▸ **STORED DATA**:
+ + +

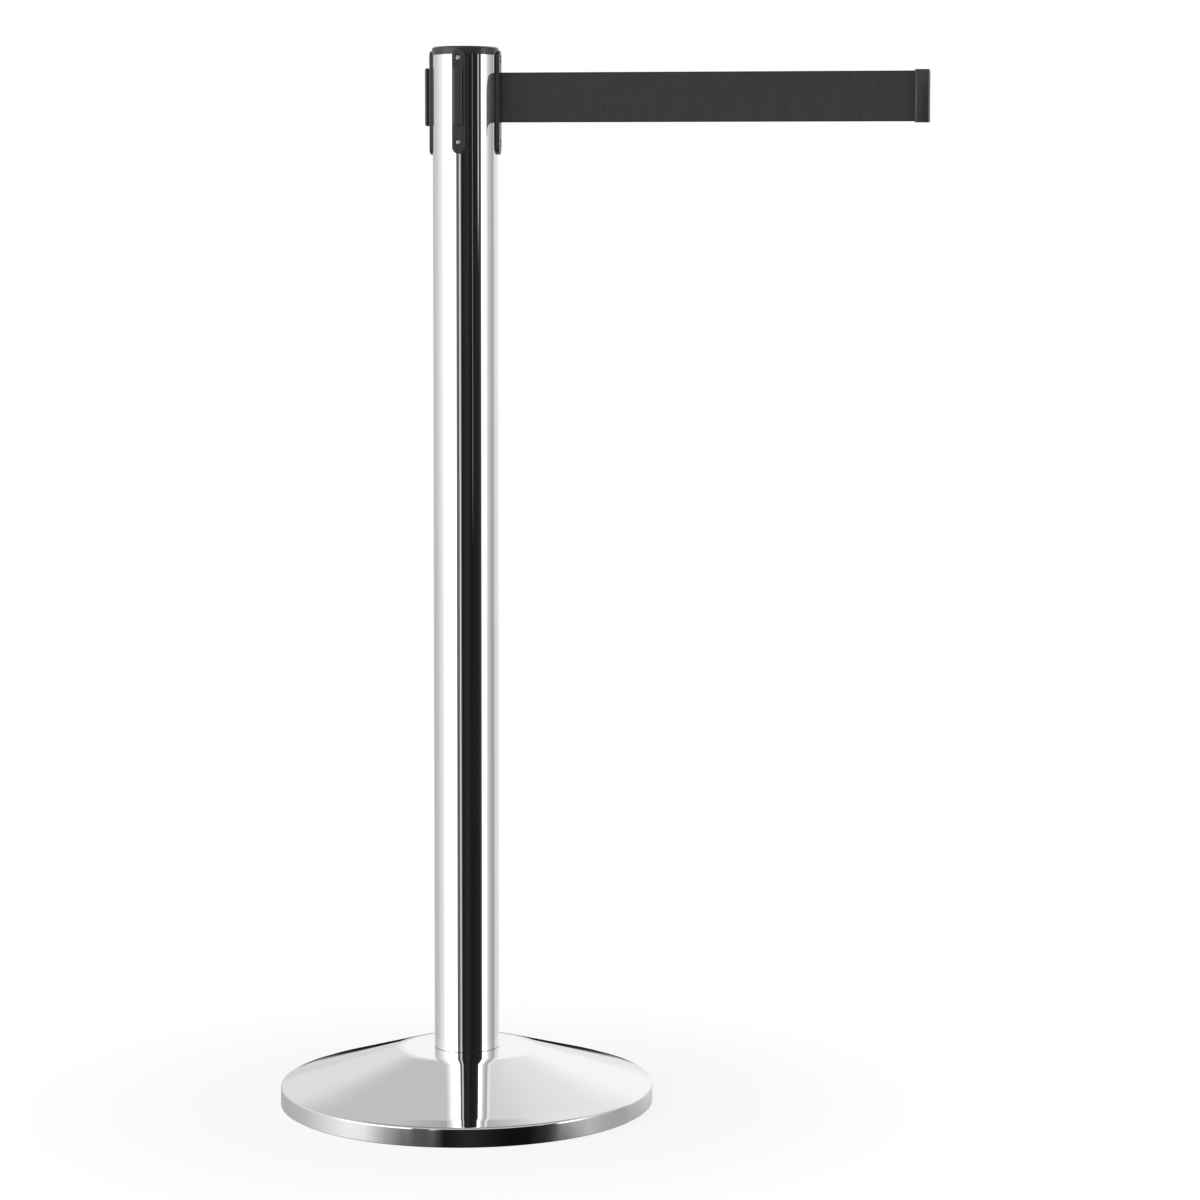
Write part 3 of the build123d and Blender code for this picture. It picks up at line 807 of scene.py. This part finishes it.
# Matt paint under the base, which fades into plain white further out
def makeFloor():
    bm = bmesh.new()
    bmesh.ops.create_circle(bm, cap_ends=True, segments=floorLook["segments"], radius=floorLook["radius"])
    mesh = bpy.data.meshes.new("studioFloor")
    bm.to_mesh(mesh)
    bm.free()
    floor = bpy.data.objects.new("studioFloor", mesh)
    bpy.context.scene.collection.objects.link(floor)
    material, recipe, where = newMaterial("studioFloor")
    away = recipe.vectorMaths("LENGTH", where, out="Value")
    far = recipe.smooth(away, floorLook["fadeStart"], floorLook["fadeEnd"])
    paint = recipe.add("ShaderNodeBsdfDiffuse", None, {"Color": (floorLook["paint"],) * 3})
    glow = recipe.add("ShaderNodeEmission", None, {"Color": (1.0, 1.0, 1.0), "Strength": 1.0})
    share = floorLook["glow"] + far * (1 - floorLook["glow"])
    surface = recipe.add("ShaderNodeMixShader", None, {0: share, 1: paint, 2: glow})
    recipe.add("ShaderNodeOutputMaterial", None, {"Surface": surface})
    mesh.materials.append(material)
    floor.visible_glossy = False


softbox = {"place": (-1.6, -1.8, 2.4), "aim": (0, 0, 0.6), "size": 1.8, "power": 28.0}


def makeSoftbox():
    data = bpy.data.lights.new("softbox", "AREA")
    data.shape = "SQUARE"
    data.size = softbox["size"]
    data.energy = softbox["power"]
    light = bpy.data.objects.new("softbox", data)
    light.location = softbox["place"]
    light.rotation_euler = (Vector(softbox["aim"]) - light.location).to_track_quat("-Z", "Y").to_euler()
    bpy.context.scene.collection.objects.link(light)
    light.visible_glossy = False


lens = {"place": (0.705, -3.318, 0.85), "yaw": 8.988, "pitch": -4.529, "roll": 0.143,
        "focal": 104.17, "sensor": 36.0, "shift": (-0.04, -0.07)}


def makeCamera():
    data = bpy.data.cameras.new("camera")
    data.sensor_width = lens["sensor"]
    data.lens = lens["focal"]
    data.shift_x, data.shift_y = lens["shift"]
    camera = bpy.data.objects.new("camera", data)
    yaw, pitch, roll = (math.radians(lens[key]) for key in ("yaw", "pitch", "roll"))
    aimed = Matrix.Rotation(yaw, 4, "Z") @ Matrix.Rotation(math.pi / 2 + pitch, 4, "X")
    camera.matrix_world = Matrix.Translation(lens["place"]) @ aimed @ Matrix.Rotation(roll, 4, "Z")
    bpy.context.scene.collection.objects.link(camera)
    bpy.context.scene.camera = camera


makeRoom()
makeFloor()
makeSoftbox()
makeCamera()
bpy.context.scene.view_settings.view_transform = "Standard"
print("studio made")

+ + +

▸ **JOB**: Reproduce every line above without error.

▸ **RESULT BELOW**:
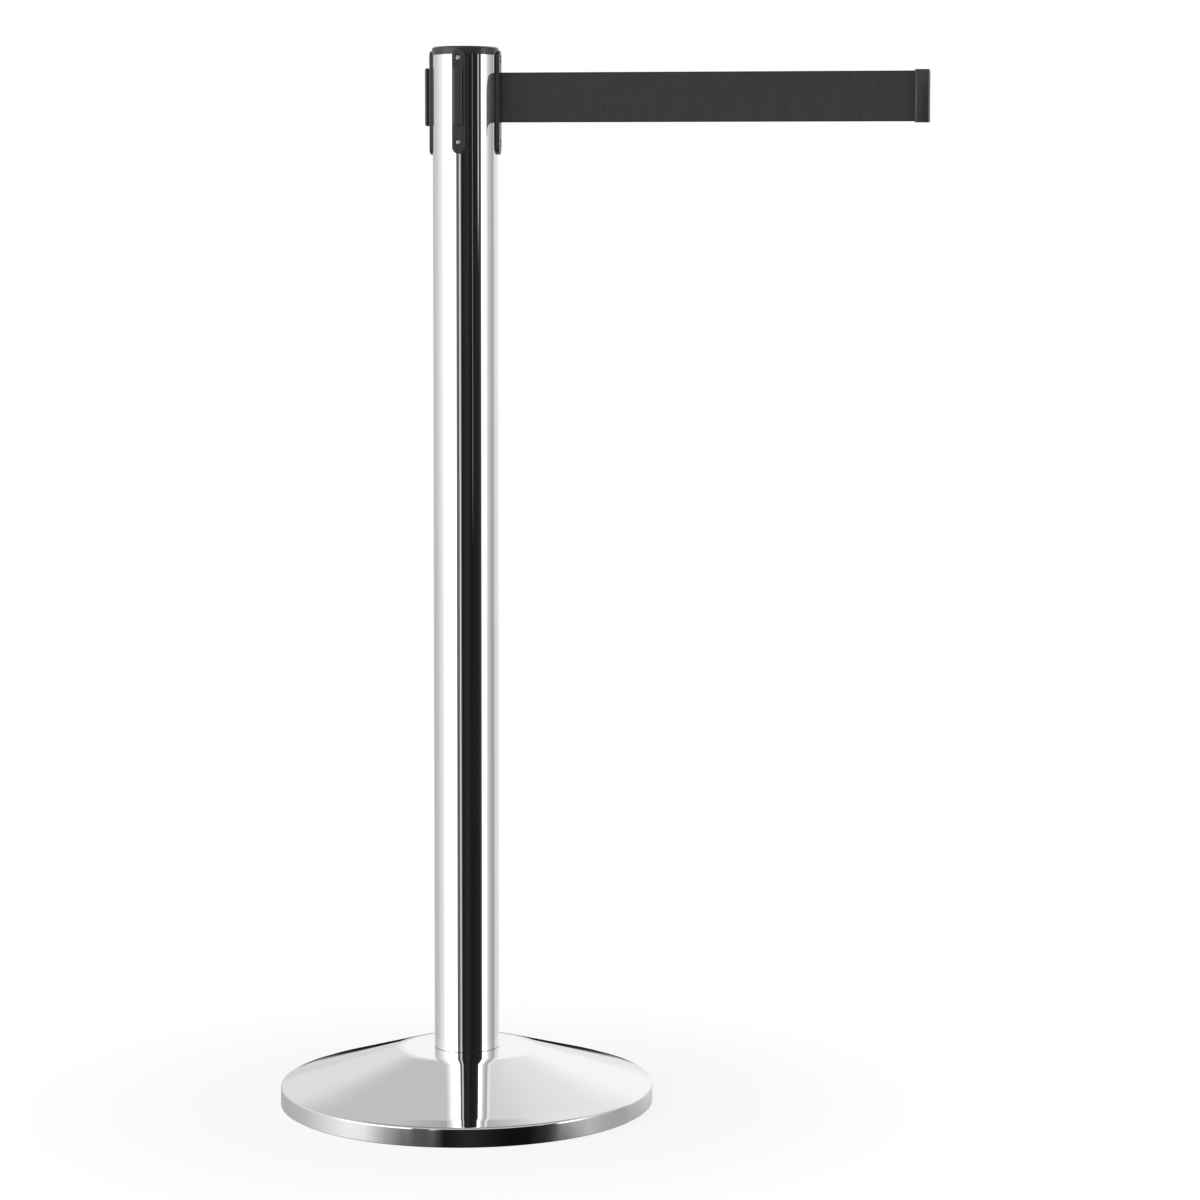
Write part 3 of the build123d and Blender code for this picture. It picks up at line 807 of scene.py. This part finishes it.
# Matt paint under the base, which fades into plain white further out
def makeFloor():
    bm = bmesh.new()
    bmesh.ops.create_circle(bm, cap_ends=True, segments=floorLook["segments"], radius=floorLook["radius"])
    mesh = bpy.data.meshes.new("studioFloor")
    bm.to_mesh(mesh)
    bm.free()
    floor = bpy.data.objects.new("studioFloor", mesh)
    bpy.context.scene.collection.objects.link(floor)
    material, recipe, where = newMaterial("studioFloor")
    away = recipe.vectorMaths("LENGTH", where, out="Value")
    far = recipe.smooth(away, floorLook["fadeStart"], floorLook["fadeEnd"])
    paint = recipe.add("ShaderNodeBsdfDiffuse", None, {"Color": (floorLook["paint"],) * 3})
    glow = recipe.add("ShaderNodeEmission", None, {"Color": (1.0, 1.0, 1.0), "Strength": 1.0})
    share = floorLook["glow"] + far * (1 - floorLook["glow"])
    surface = recipe.add("ShaderNodeMixShader", None, {0: share, 1: paint, 2: glow})
    recipe.add("ShaderNodeOutputMaterial", None, {"Surface": surface})
    mesh.materials.append(material)
    floor.visible_glossy = False


softbox = {"place": (-1.6, -1.8, 2.4), "aim": (0, 0, 0.6), "size": 1.8, "power": 28.0}


def makeSoftbox():
    data = bpy.data.lights.new("softbox", "AREA")
    data.shape = "SQUARE"
    data.size = softbox["size"]
    data.energy = softbox["power"]
    light = bpy.data.objects.new("softbox", data)
    light.location = softbox["place"]
    light.rotation_euler = (Vector(softbox["aim"]) - light.location).to_track_quat("-Z", "Y").to_euler()
    bpy.context.scene.collection.objects.link(light)
    light.visible_glossy = False


lens = {"place": (0.705, -3.318, 0.85), "yaw": 8.988, "pitch": -4.529, "roll": 0.143,
        "focal": 104.17, "sensor": 36.0, "shift": (-0.04, -0.07)}


def makeCamera():
    data = bpy.data.cameras.new("camera")
    data.sensor_width = lens["sensor"]
    data.lens = lens["focal"]
    data.shift_x, data.shift_y = lens["shift"]
    camera = bpy.data.objects.new("camera", data)
    yaw, pitch, roll = (math.radians(lens[key]) for key in ("yaw", "pitch", "roll"))
    aimed = Matrix.Rotation(yaw, 4, "Z") @ Matrix.Rotation(math.pi / 2 + pitch, 4, "X")
    camera.matrix_world = Matrix.Translation(lens["place"]) @ aimed @ Matrix.Rotation(roll, 4, "Z")
    bpy.context.scene.collection.objects.link(camera)
    bpy.context.scene.camera = camera


makeRoom()
makeFloor()
makeSoftbox()
makeCamera()
bpy.context.scene.view_settings.view_transform = "Standard"
print("studio made")